E Pratini tocou na ferida, ao dizer que as informações erradas "muitas vezes repetidas pelas organizações não-governamentais (ONGs) ligadas ao meio ambiente estão a serviço de países concorrentes do Brasil nas exportações de carnes e ocorrem, coincidentemente, no momento em que o País, por meio do Mercosul, iniciará o debate em torno da corrente de comércio com a União Européia". É que - complementa o ex-ministro - os países ricos gastam hoje US$ 1 bilhão por dia em subsídios com a sua agricultura: "Dinheiro que é pago por exportadores como o Brasil, que apresentam níveis de produtividade elevado, resultado de melhoria genética e melhoria dos processos no campo" - concluiu Pratini, exemplificando que o custo de produção de 1 quilo de carne bovina no Brasil é de US$ 1, enquanto nos Estados Unidos fica em US$ 1,90.

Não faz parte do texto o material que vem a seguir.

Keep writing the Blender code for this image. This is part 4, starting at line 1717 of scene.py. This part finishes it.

Bom seria se o governo brasileiro tivesse condições de dar respostas imediatas como essa - ou, pelo menos, estivesse mais atento à leitura de importantes publicações estrangeiras que veiculassem matérias desinformadas, em certo sentido difamatórias e prejudiciais ao nosso comércio exterior.
Importa mais, no entanto, refletir sobre a questão levantada pelo ex-ministro, no que diz respeito à ampla capacidade de reprodução de desinformações das inumeráveis ONGs ambientalistas estrangeiras instaladas na Amazônia. Aliás, a elas têm se referido políticos de respeitabilidade incontestável, como é o caso do senador pedetista Jefferson Perez (no programa de seu partido que foi ao ar quinta-feira, na televisão) quando disse que essas organizações já parecem realizar, de fato, a decantada "internacionalização" da Amazônia.

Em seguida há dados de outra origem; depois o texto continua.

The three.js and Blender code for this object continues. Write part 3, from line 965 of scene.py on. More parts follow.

O presidente Luiz Inácio Lula da Silva mostrou-se sensível à necessidade de compatibilizar a preservação da riqueza da biodiversidade amazônica com o desenvolvimento sustentado de uma região habitada por quase 20 milhões de seres humanos, que precisam trabalhar e dar sustento a suas famílias. E, na base da Petrobrás em Coari (AM), ao inaugurar uma unidade de processamento de gás natural de Urucu e anunciar a construção do Gasoduto Urucu-Manaus, de 420 quilômetros - que não tem como deixar de cortar um pedaço de selva amazônica -, o presidente Lula mandou um claro recado a essas ONGs ambientalistas, ao dizer que "a Amazônia não é apenas um santuário da humanidade".

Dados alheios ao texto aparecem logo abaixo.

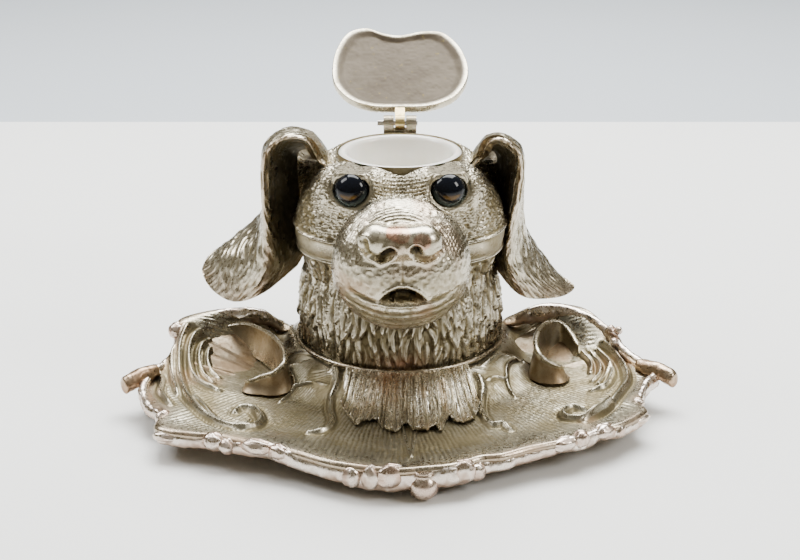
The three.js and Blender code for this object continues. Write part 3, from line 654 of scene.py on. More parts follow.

É curioso como essas ONGs, como se fossem portadoras de um legítimo mandato de representação popular, se dispõem a cobrar, a exigir explicações de planos de governo, a "passar" todo o tipo de informações - que derivam de suas próprias interpretações - à imprensa internacional, sobre o que possa afetar ou não o meio ambiente, a biodiversidade amazônica, a integridade dos ecossistemas, as reservas indígenas e tudo o mais, o que não deixa de interferir nos interesses, na imagem e no comércio exterior do País, e, no entanto, não se submetem a qualquer controle cadastral, isentando-se de quaisquer responsabilidades formais perante a sociedade brasileira. Não que se critique a interferência direta de organizações sociais em um sem-número de assuntos de interesse da sociedade, ou que se imagine que o Estado deva cercear ou censurar suas atividades. De forma alguma, pois as ONGs são parte constitutiva importante das democracias contemporâneas. O que não se pode admitir, no entanto, é a total inversão de funções, como se a tais ONGs - inclusive estrangeiras - se atribuíssem poder público maior do que o do próprio Poder Público, ou se lhes concedesse o pleno e incontestável direito de desinformar.